Almost a hundred years later, while the Lockwood-Mathews Mansion moldered in quiet obscurity, Findlay was one of many area volunteers who successfully fought to save it from demolition. Later, she focused on restoring the house to its former grandeur, collecting stereopticons of the interior and experiencing the Herters’ work in something close to its three-dimensional glory.
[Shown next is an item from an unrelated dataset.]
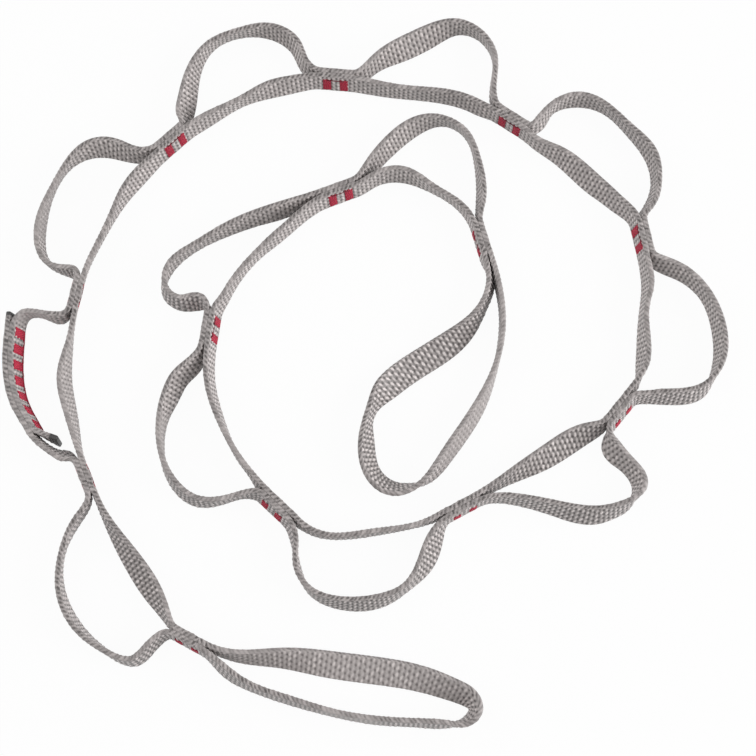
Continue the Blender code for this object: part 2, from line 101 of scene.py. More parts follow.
OUTER_ROUTES = {
    1: [(-84.6, -118.3, -12), (-92.6, -125.6, -13), (-104, -122, -6), (-117, -111, 3), (-124, -96, -3),
        (-123.2, -80, -8), (-117, -67, -2)],
    3: [(-129.8, 38.3, 0), (-137.5, 44.2, 2), (-139.3, 56, 3), (-135, 73.5, -12), (-125, 89, 0),
        (-118, 92.8, 18), (-111, 93.3, 26), (-103.9, 91.3, 21), (-98, 89.8, 12)],
    4: [(-78.6, 107.7, 24), (-78, 113.3, 30), (-75.5, 127, 16), (-67.5, 141, -6), (-55, 146.8, -10),
        (-41, 147.3, 7), (-30.2, 140, 14), (-25.6, 130.5, 10)],
    5: [(3.5, 131, 11), (16, 139, 36), (30, 146, 32), (42, 149.5, 4), (52, 145, -7),
        (57.5, 135, -5), (56.5, 120, 1)],
    6: [(76, 104, 11), (81.5, 110.8, 4), (92, 115.3, 6), (104, 112.4, -3), (115.8, 101.4, -3),
        (124.8, 89.5, 8), (126.5, 77, 5), (122.6, 66, 10)],
    7: [(127.3, 40.8, 13), (135.9, 36.7, 12), (144.8, 28.3, 4), (150.3, 14, 9), (150.2, -1, 7),
        (147.4, -8, -3), (142.7, -14, -18), (130, -17, -19), (123.5, -17, -16), (117.8, -17.3, -11)],
    8: [(103, -37.5, 25), (109, -45, 22), (114.5, -54, 17), (109.5, -62, -13), (103.2, -65, -22),
        (97, -66.5, -29), (80, -64, -21), (64, -60.3, -11)],
    9: [(30.5, -74, -24), (26.2, -84.9, -34), (17.5, -96, -10), (11.5, -99.8, -15), (5, -102, -21),
        (-9, -102.5, -18), (-21.5, -97.5, -7), (-27.5, -86, 2), (-28.6, -76, -12)],
    10: [(-48, -58, -5), (-58, -60.4, -2), (-69, -60.8, -12), (-79, -53, -13), (-84.5, -39, -3),
         (-83.7, -24, 12), (-81, -16.2, 25), (-77.5, -9, 27), (-73, -4.5, 24)],
    11: [(-68.8, 23.8, -16), (-77, 23.5, -16), (-84.5, 28.5, -13), (-83.7, 38, -1), (-73.4, 47.9, -4),
         (-57.5, 56.8, 6), (-45, 61.8, 13), (-39, 63.7, 16)],
    12: [(1.5, 82.5, 14), (12, 95, 24), (24, 103.8, 16), (34.5, 105.5, -5), (44.5, 99.5, -8),
         (49, 88, -1), (50.7, 74, 9), (50.2, 66.5, 8)],
}
OUTER_LOOP_ROUTE = [
    (-52, -123.5, 18), (-33, -124.5, 39), (-14, -127, 64), (5, -129.5, 69), (23.5, -132.8, 60),
    (37.7, -137.6, 45), (42.6, -140.2, 36), (45.2, -144.4, 19), (41.6, -149.3, 8), (34.8, -150.5, -8),
    (21, -149.9, -12), (8, -149.2, -12), (-12, -146, -10), (-31, -140.7, -13), (-46.3, -135.3, -14),
    (-52.4, -132, -18), (-57.2, -128.3, -18),
]
INNER_LOOP_ROUTE = [
    (54, 34, -12), (51.6, 24, -10), (44, 12.5, -32), (30, 2, -72), (15, -8, -72), (8.9, -13.8, -50),
    (4.6, -19.8, -20), (1.9, -26.7, -12), (1.2, -34, -25), (3.5, -48.5, -32), (7.6, -53.4, -33),
    (13, -55.7, -28), (19.5, -55.1, -15), (24.5, -53, 1), (34.5, -42, 21), (42.2, -31.1, 23),
    (49.3, -19.5, 18), (54.6, -7, 6), (58.2, 8, 0), (58.6, 22, 1), (56.6, 34, 0),
]
SPLICE_ROUTE = [
    (-137.3, -32, 2), (-144.2, -20.2, 5), (-147.3, -9, 8), (-148, 2, 10), (-147.6, 14, 9),
]
SPLICE_FROM_TACK_2 = [(-121.7, -43.2, 9), (-124.8, -41.9, 20), (-128, -40.8, 12), (-133, -37.9, 5)]
SPLICE_TO_TACK_3 = [
    (-143.7, 18.3, 1), (-138, 18.8, -3), (-133, 17.5, 3), (-129.8, 17, 6), (-126.6, 18.2, -3),
]
SPLICE_INNER_TAIL = [(-126.9, -36.1, -8), (-132.4, -33.7, -2)]
SPLICE_OUTER_TAIL = [(-149, 18.6, 6)]
SPLICE_CONTROL_STEP = 4.0

# The pocket that carries the rest, the one with no outer strand of its own, and the middle of the lay
MIDDLE_POCKET = (len(TACKS) + 1) // 2
SPLICED_POCKET = min(set(INNER_ROUTES) - set(OUTER_ROUTES))
LAY_MIDDLE = (-0.4, -0.5)

# The tacks and the splice
TACK_LENGTH = 14.0
BAR_SPACING = 7.4
LAYER_GAP = 0.3
SPLICE_BARS = 7
SPLICE_FIRST_BAR = 2.4
SPLICE_BAR_SPACING = 7.0

# How finely the surfaces are cut
LINE_STEP = 0.1
RINGS_PER_GRAIN = 6
FACE_STEPS = 32
EDGE_STEPS = 10
THREAD_SIDES = 6
RINGS_PER_PASS = 6
# Start of the random draws
SEED = 12

# The section: how much of the relief its outline lies under half the thickness, and how much of it stands
# above the outline, on a face and on an edge
FACE_SUNK = 0.25
GRAIN_ABOVE = 0.55
BEAD_ABOVE = 0.4
# Power of the superellipse that rounds the section's edge: 2 is a circle, more is squarer
EDGE_POWER = 3.0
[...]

A love affair began.

“They were so inventive,” she notes. “You never know what the next piece is going to look like.”
That may have helped Findlay land her prize in 1989. A Herter cabinet was brought out, somewhat reminiscent of their later Asian-inspired period, and after furious bidding, it sold for $30,000. A buzz filled the small room. “Did someone just pay $30,000 for a Herter cabinet?” “Did you catch who that was?” Clearly those Herter boys were getting hot again!

Meanwhile, a new piece was on the auction floor, another Herter cabinet, though done in their earlier Renaissance Revival style and similar to what one might find at LeGrand Lockwood’s estate. It had been smudged with varnish, though Mimi had taken a look before the auction and seen the bright inlays beneath waiting to be uncovered. She waved her paddle at the auctioneer as unobtrusively as she could, for this was the piece she had traveled to Massachusetts for. “I snuck my paddle up while everyone was talking, and I got it for $5,000,” she recalls. “I should have paid $20,000 for it, and I wouldn’t have, because I didn’t have deep pockets.”
After extensive restoration work, including removing the varnish with a Q-Tip and replacing a missing brass cabinet mount by cloning its twin on the other side of the piece, Mimi had a bravura example of Gilded Age grandeur on her hands, a hand-carved rosewood marvel of gold leaf and exotic filigree. She sold it a year later for $50,000.

Mimi still keeps her eye out for Herter pieces. Last year, she found a couple of chairs, made for LeGrand Lockwood himself, which she bought for $11,000 and sold to the mansion’s public-trust keepers at cost. They are now back in the house where they rest in glory.